- **WHAT IS EXPECTED**
Set down the material once more, exactly as it appears.

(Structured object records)
— start —
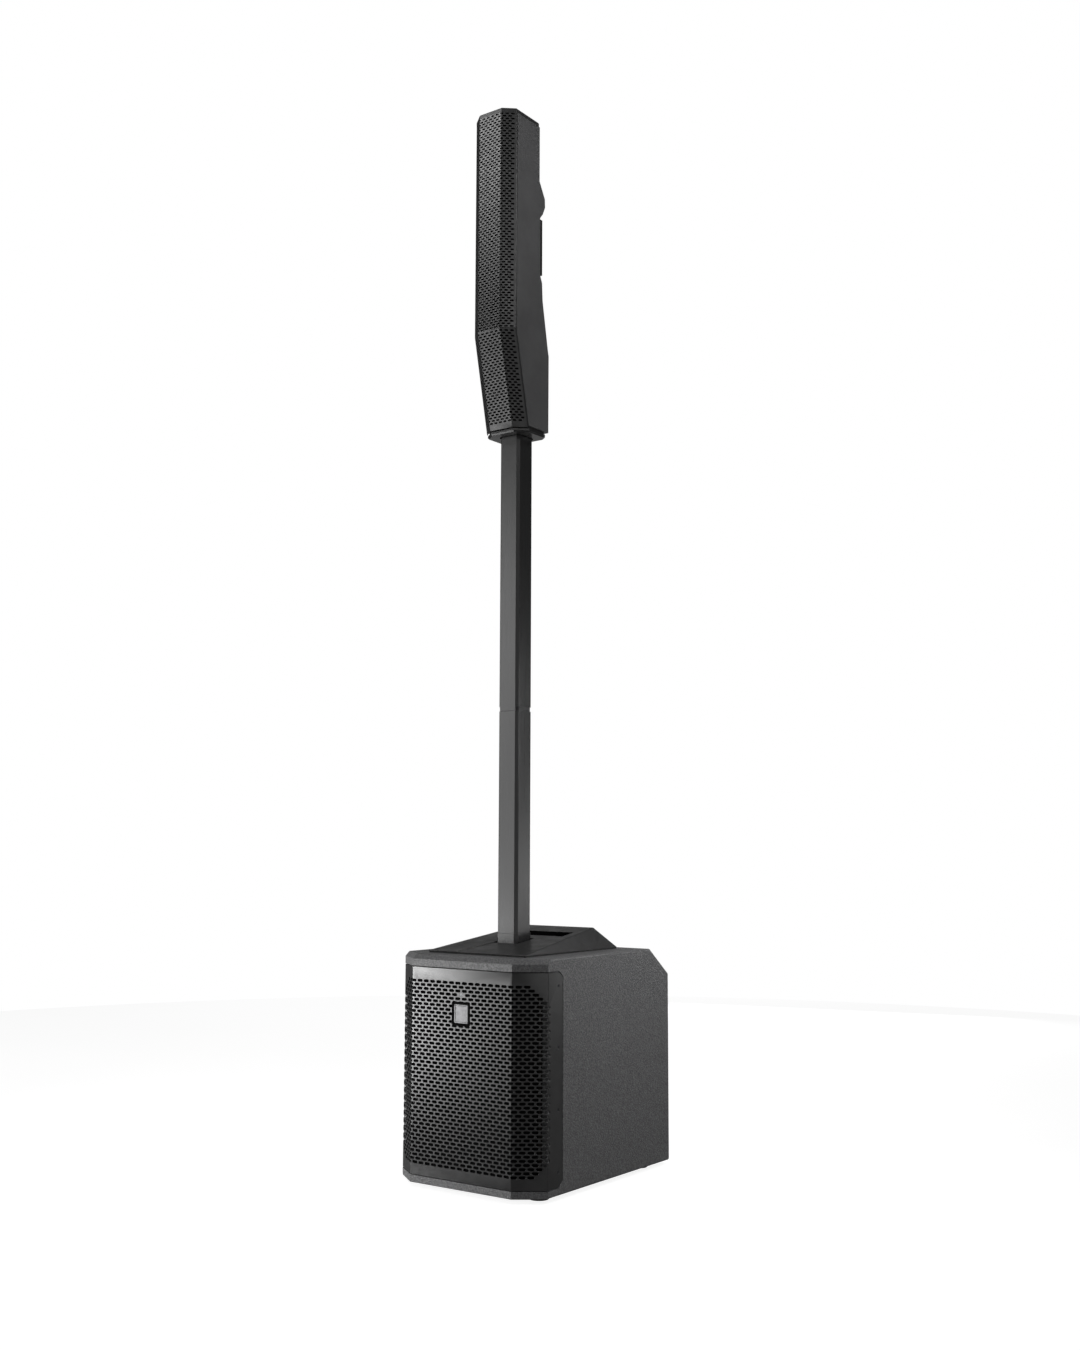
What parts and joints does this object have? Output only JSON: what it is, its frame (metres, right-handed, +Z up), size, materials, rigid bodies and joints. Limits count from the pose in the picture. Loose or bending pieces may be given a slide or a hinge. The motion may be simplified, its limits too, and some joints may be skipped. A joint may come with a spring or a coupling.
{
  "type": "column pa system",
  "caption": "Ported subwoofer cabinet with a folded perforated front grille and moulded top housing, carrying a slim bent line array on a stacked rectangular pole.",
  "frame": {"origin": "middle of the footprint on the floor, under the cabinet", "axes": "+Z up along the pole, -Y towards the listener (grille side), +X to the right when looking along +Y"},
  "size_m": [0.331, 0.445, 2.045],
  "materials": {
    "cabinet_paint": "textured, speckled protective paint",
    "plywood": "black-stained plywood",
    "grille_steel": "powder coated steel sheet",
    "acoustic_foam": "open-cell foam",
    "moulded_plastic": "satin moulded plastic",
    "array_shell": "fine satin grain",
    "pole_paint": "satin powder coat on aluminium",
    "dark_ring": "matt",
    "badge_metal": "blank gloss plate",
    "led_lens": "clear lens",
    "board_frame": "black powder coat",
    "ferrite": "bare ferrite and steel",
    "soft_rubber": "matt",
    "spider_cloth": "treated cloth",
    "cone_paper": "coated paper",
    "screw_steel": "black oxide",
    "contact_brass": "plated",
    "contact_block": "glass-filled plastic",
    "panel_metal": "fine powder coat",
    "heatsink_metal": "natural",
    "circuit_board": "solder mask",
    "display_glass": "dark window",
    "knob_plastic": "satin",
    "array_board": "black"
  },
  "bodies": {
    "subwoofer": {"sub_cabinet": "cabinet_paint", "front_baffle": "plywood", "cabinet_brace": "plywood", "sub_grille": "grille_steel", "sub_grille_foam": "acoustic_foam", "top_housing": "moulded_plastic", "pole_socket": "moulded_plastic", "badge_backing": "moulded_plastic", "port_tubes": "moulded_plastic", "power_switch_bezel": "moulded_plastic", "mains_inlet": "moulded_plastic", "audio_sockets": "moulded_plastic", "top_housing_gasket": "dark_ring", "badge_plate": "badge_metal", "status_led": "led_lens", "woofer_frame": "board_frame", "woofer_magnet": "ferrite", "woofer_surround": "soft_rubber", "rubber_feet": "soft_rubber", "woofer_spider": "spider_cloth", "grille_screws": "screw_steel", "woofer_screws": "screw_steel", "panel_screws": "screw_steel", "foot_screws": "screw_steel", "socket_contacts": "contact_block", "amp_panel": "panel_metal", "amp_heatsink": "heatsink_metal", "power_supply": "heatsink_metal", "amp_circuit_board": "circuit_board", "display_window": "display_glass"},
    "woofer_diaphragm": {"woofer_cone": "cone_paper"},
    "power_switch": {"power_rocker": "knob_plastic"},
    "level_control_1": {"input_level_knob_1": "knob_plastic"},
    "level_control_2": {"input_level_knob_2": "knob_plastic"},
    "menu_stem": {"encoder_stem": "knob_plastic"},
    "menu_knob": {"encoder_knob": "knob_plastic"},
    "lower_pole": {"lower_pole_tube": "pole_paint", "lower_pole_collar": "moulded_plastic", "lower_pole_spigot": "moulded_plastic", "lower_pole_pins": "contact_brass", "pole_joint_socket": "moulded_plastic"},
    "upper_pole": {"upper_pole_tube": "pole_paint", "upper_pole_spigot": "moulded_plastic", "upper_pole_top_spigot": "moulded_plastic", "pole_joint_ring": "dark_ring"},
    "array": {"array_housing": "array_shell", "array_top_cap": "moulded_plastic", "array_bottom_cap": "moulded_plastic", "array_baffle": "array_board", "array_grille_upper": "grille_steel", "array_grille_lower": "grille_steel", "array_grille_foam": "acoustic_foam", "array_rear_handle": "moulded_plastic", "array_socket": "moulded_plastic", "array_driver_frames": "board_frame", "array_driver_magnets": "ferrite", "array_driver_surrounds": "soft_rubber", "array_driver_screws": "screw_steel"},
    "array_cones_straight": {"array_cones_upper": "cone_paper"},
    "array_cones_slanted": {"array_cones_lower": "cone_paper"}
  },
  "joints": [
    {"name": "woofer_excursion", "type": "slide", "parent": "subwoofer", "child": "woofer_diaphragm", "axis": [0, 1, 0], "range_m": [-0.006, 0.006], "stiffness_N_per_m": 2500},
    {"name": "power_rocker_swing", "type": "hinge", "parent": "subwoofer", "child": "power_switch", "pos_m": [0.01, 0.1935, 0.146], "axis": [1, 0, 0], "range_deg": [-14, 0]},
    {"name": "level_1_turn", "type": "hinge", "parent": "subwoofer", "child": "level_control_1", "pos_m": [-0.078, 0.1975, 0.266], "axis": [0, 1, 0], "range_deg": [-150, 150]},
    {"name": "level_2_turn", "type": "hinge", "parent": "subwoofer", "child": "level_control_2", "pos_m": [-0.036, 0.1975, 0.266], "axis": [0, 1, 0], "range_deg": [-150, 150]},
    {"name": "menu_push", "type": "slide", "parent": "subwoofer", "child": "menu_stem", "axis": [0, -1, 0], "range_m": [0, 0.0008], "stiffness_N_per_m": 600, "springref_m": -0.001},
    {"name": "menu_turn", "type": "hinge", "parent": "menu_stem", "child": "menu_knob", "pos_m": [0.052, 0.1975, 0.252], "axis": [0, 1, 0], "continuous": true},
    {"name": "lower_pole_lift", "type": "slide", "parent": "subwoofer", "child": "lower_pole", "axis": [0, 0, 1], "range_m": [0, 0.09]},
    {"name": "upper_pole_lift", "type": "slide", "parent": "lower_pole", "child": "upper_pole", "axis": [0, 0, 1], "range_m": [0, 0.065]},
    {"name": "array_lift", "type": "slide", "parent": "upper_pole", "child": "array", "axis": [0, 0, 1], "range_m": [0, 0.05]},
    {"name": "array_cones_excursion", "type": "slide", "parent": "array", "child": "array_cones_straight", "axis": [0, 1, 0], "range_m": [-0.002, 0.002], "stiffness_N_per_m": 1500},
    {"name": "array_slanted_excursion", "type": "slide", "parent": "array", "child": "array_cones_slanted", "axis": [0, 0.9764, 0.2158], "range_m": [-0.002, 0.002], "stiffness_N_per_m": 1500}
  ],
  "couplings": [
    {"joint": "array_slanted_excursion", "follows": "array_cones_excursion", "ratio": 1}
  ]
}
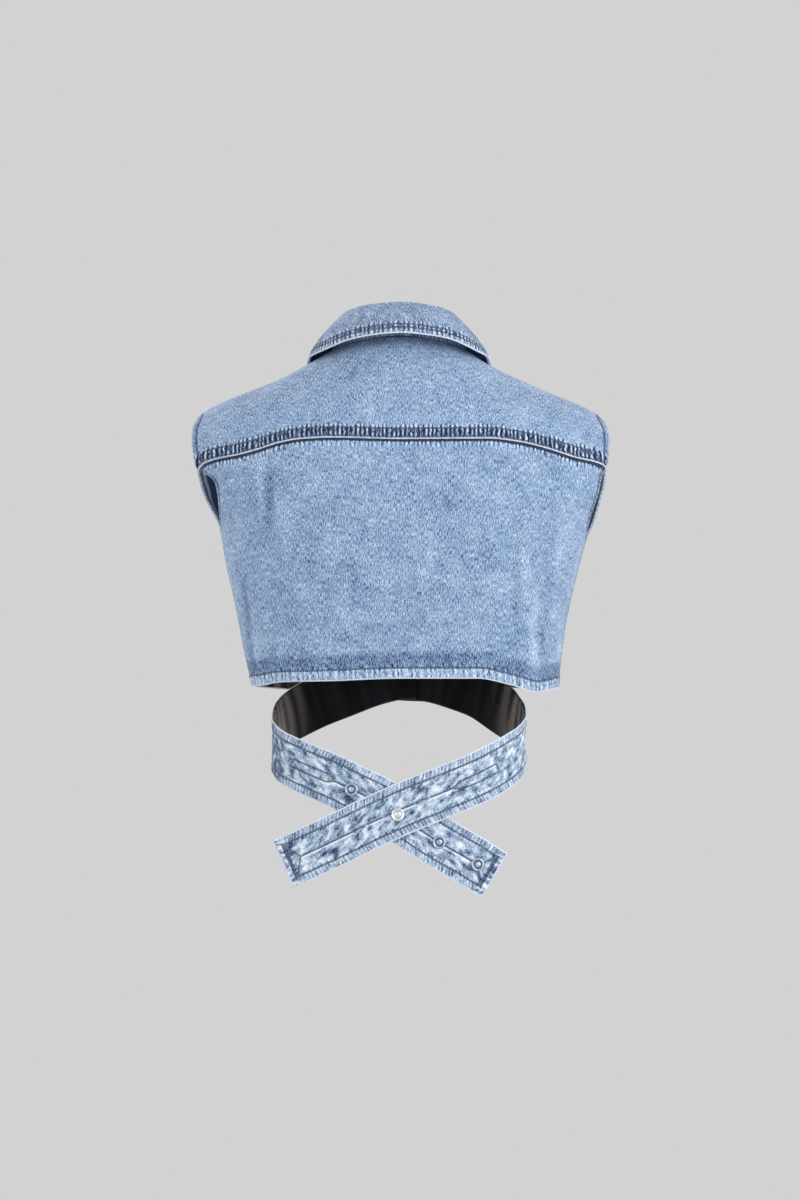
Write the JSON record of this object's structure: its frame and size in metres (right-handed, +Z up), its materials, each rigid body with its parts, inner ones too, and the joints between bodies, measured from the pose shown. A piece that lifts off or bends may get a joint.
— end —
- **REPLY TO THE TASK**
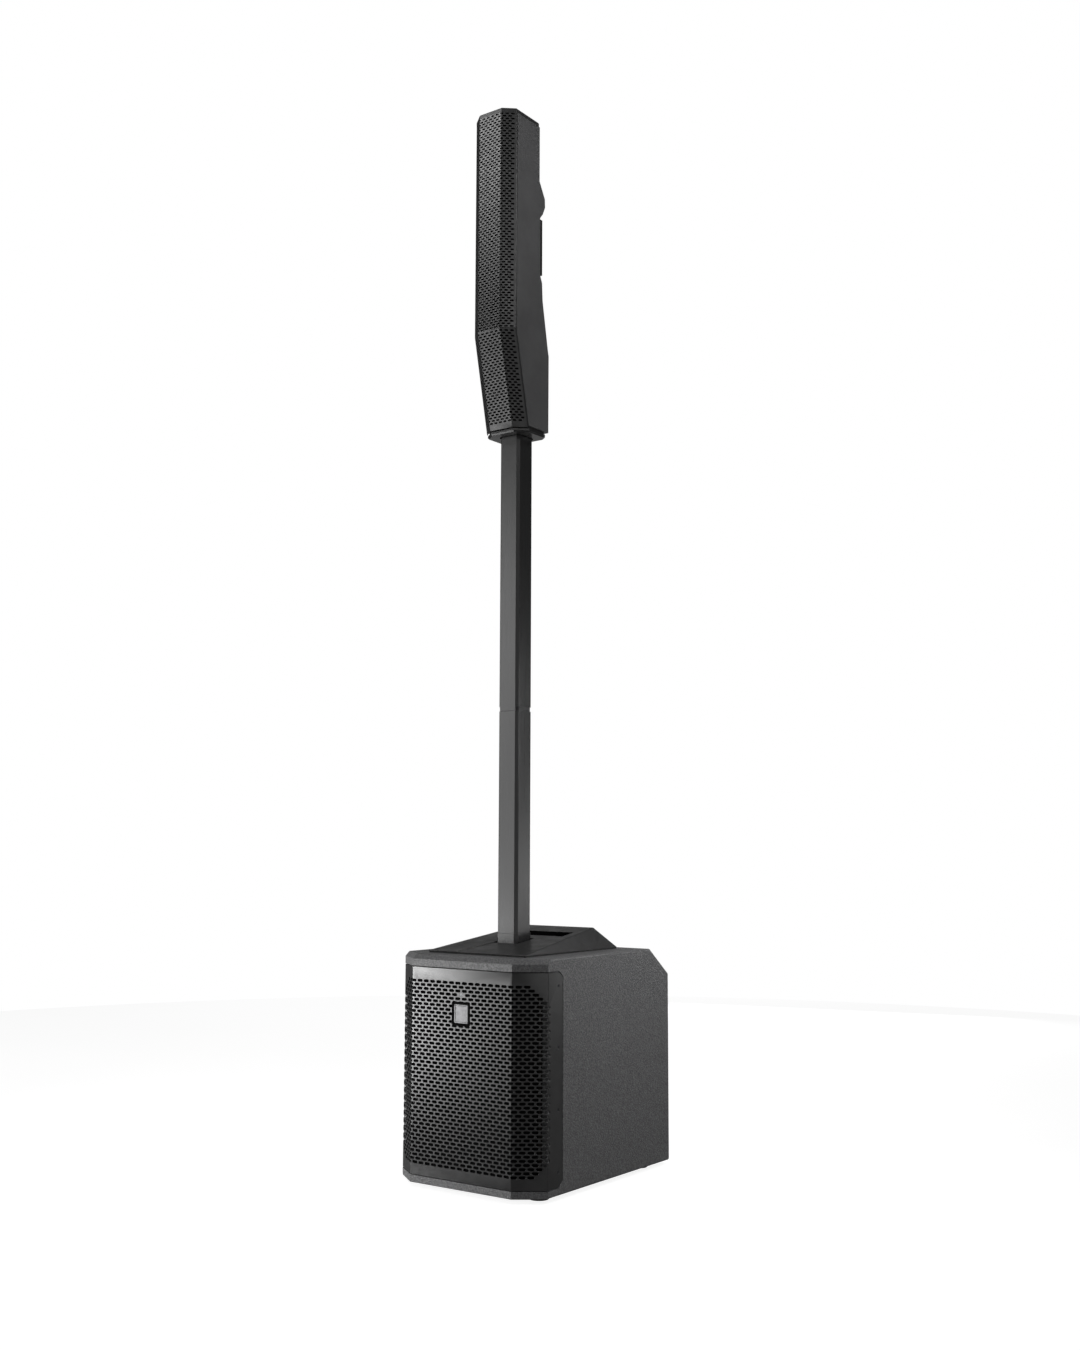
What parts and joints does this object have? Output only JSON: what it is, its frame (metres, right-handed, +Z up), size, materials, rigid bodies and joints. Limits count from the pose in the picture. Loose or bending pieces may be given a slide or a hinge. The motion may be simplified, its limits too, and some joints may be skipped. A joint may come with a spring or a coupling.
{
  "type": "column pa system",
  "caption": "Ported subwoofer cabinet with a folded perforated front grille and moulded top housing, carrying a slim bent line array on a stacked rectangular pole.",
  "frame": {"origin": "middle of the footprint on the floor, under the cabinet", "axes": "+Z up along the pole, -Y towards the listener (grille side), +X to the right when looking along +Y"},
  "size_m": [0.331, 0.445, 2.045],
  "materials": {
    "cabinet_paint": "textured, speckled protective paint",
    "plywood": "black-stained plywood",
    "grille_steel": "powder coated steel sheet",
    "acoustic_foam": "open-cell foam",
    "moulded_plastic": "satin moulded plastic",
    "array_shell": "fine satin grain",
    "pole_paint": "satin powder coat on aluminium",
    "dark_ring": "matt",
    "badge_metal": "blank gloss plate",
    "led_lens": "clear lens",
    "board_frame": "black powder coat",
    "ferrite": "bare ferrite and steel",
    "soft_rubber": "matt",
    "spider_cloth": "treated cloth",
    "cone_paper": "coated paper",
    "screw_steel": "black oxide",
    "contact_brass": "plated",
    "contact_block": "glass-filled plastic",
    "panel_metal": "fine powder coat",
    "heatsink_metal": "natural",
    "circuit_board": "solder mask",
    "display_glass": "dark window",
    "knob_plastic": "satin",
    "array_board": "black"
  },
  "bodies": {
    "subwoofer": {"sub_cabinet": "cabinet_paint", "front_baffle": "plywood", "cabinet_brace": "plywood", "sub_grille": "grille_steel", "sub_grille_foam": "acoustic_foam", "top_housing": "moulded_plastic", "pole_socket": "moulded_plastic", "badge_backing": "moulded_plastic", "port_tubes": "moulded_plastic", "power_switch_bezel": "moulded_plastic", "mains_inlet": "moulded_plastic", "audio_sockets": "moulded_plastic", "top_housing_gasket": "dark_ring", "badge_plate": "badge_metal", "status_led": "led_lens", "woofer_frame": "board_frame", "woofer_magnet": "ferrite", "woofer_surround": "soft_rubber", "rubber_feet": "soft_rubber", "woofer_spider": "spider_cloth", "grille_screws": "screw_steel", "woofer_screws": "screw_steel", "panel_screws": "screw_steel", "foot_screws": "screw_steel", "socket_contacts": "contact_block", "amp_panel": "panel_metal", "amp_heatsink": "heatsink_metal", "power_supply": "heatsink_metal", "amp_circuit_board": "circuit_board", "display_window": "display_glass"},
    "woofer_diaphragm": {"woofer_cone": "cone_paper"},
    "power_switch": {"power_rocker": "knob_plastic"},
    "level_control_1": {"input_level_knob_1": "knob_plastic"},
    "level_control_2": {"input_level_knob_2": "knob_plastic"},
    "menu_stem": {"encoder_stem": "knob_plastic"},
    "menu_knob": {"encoder_knob": "knob_plastic"},
    "lower_pole": {"lower_pole_tube": "pole_paint", "lower_pole_collar": "moulded_plastic", "lower_pole_spigot": "moulded_plastic", "lower_pole_pins": "contact_brass", "pole_joint_socket": "moulded_plastic"},
    "upper_pole": {"upper_pole_tube": "pole_paint", "upper_pole_spigot": "moulded_plastic", "upper_pole_top_spigot": "moulded_plastic", "pole_joint_ring": "dark_ring"},
    "array": {"array_housing": "array_shell", "array_top_cap": "moulded_plastic", "array_bottom_cap": "moulded_plastic", "array_baffle": "array_board", "array_grille_upper": "grille_steel", "array_grille_lower": "grille_steel", "array_grille_foam": "acoustic_foam", "array_rear_handle": "moulded_plastic", "array_socket": "moulded_plastic", "array_driver_frames": "board_frame", "array_driver_magnets": "ferrite", "array_driver_surrounds": "soft_rubber", "array_driver_screws": "screw_steel"},
    "array_cones_straight": {"array_cones_upper": "cone_paper"},
    "array_cones_slanted": {"array_cones_lower": "cone_paper"}
  },
  "joints": [
    {"name": "woofer_excursion", "type": "slide", "parent": "subwoofer", "child": "woofer_diaphragm", "axis": [0, 1, 0], "range_m": [-0.006, 0.006], "stiffness_N_per_m": 2500},
    {"name": "power_rocker_swing", "type": "hinge", "parent": "subwoofer", "child": "power_switch", "pos_m": [0.01, 0.1935, 0.146], "axis": [1, 0, 0], "range_deg": [-14, 0]},
    {"name": "level_1_turn", "type": "hinge", "parent": "subwoofer", "child": "level_control_1", "pos_m": [-0.078, 0.1975, 0.266], "axis": [0, 1, 0], "range_deg": [-150, 150]},
    {"name": "level_2_turn", "type": "hinge", "parent": "subwoofer", "child": "level_control_2", "pos_m": [-0.036, 0.1975, 0.266], "axis": [0, 1, 0], "range_deg": [-150, 150]},
    {"name": "menu_push", "type": "slide", "parent": "subwoofer", "child": "menu_stem", "axis": [0, -1, 0], "range_m": [0, 0.0008], "stiffness_N_per_m": 600, "springref_m": -0.001},
    {"name": "menu_turn", "type": "hinge", "parent": "menu_stem", "child": "menu_knob", "pos_m": [0.052, 0.1975, 0.252], "axis": [0, 1, 0], "continuous": true},
    {"name": "lower_pole_lift", "type": "slide", "parent": "subwoofer", "child": "lower_pole", "axis": [0, 0, 1], "range_m": [0, 0.09]},
    {"name": "upper_pole_lift", "type": "slide", "parent": "lower_pole", "child": "upper_pole", "axis": [0, 0, 1], "range_m": [0, 0.065]},
    {"name": "array_lift", "type": "slide", "parent": "upper_pole", "child": "array", "axis": [0, 0, 1], "range_m": [0, 0.05]},
    {"name": "array_cones_excursion", "type": "slide", "parent": "array", "child": "array_cones_straight", "axis": [0, 1, 0], "range_m": [-0.002, 0.002], "stiffness_N_per_m": 1500},
    {"name": "array_slanted_excursion", "type": "slide", "parent": "array", "child": "array_cones_slanted", "axis": [0, 0.9764, 0.2158], "range_m": [-0.002, 0.002], "stiffness_N_per_m": 1500}
  ],
  "couplings": [
    {"joint": "array_slanted_excursion", "follows": "array_cones_excursion", "ratio": 1}
  ]
}
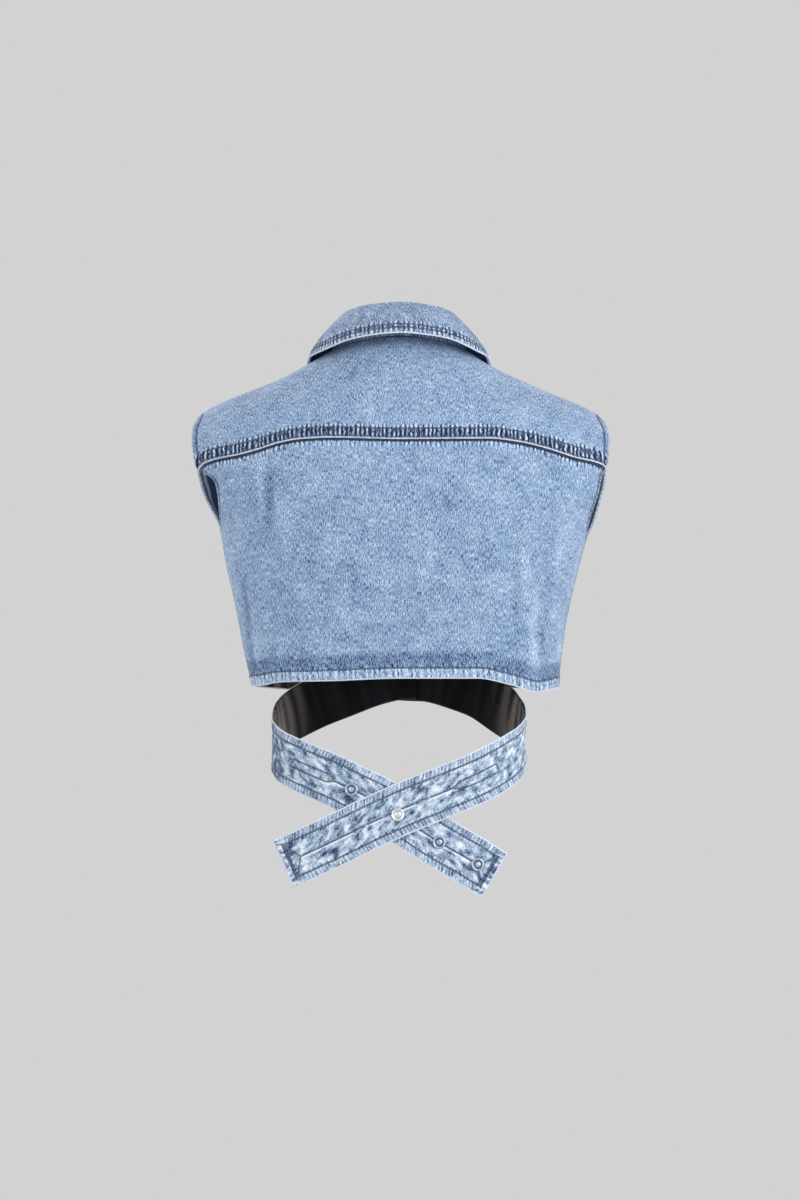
Write the JSON record of this object's structure: its frame and size in metres (right-handed, +Z up), its materials, each rigid body with its parts, inner ones too, and the joints between bodies, measured from the pose shown. A piece that lifts off or bends may get a joint.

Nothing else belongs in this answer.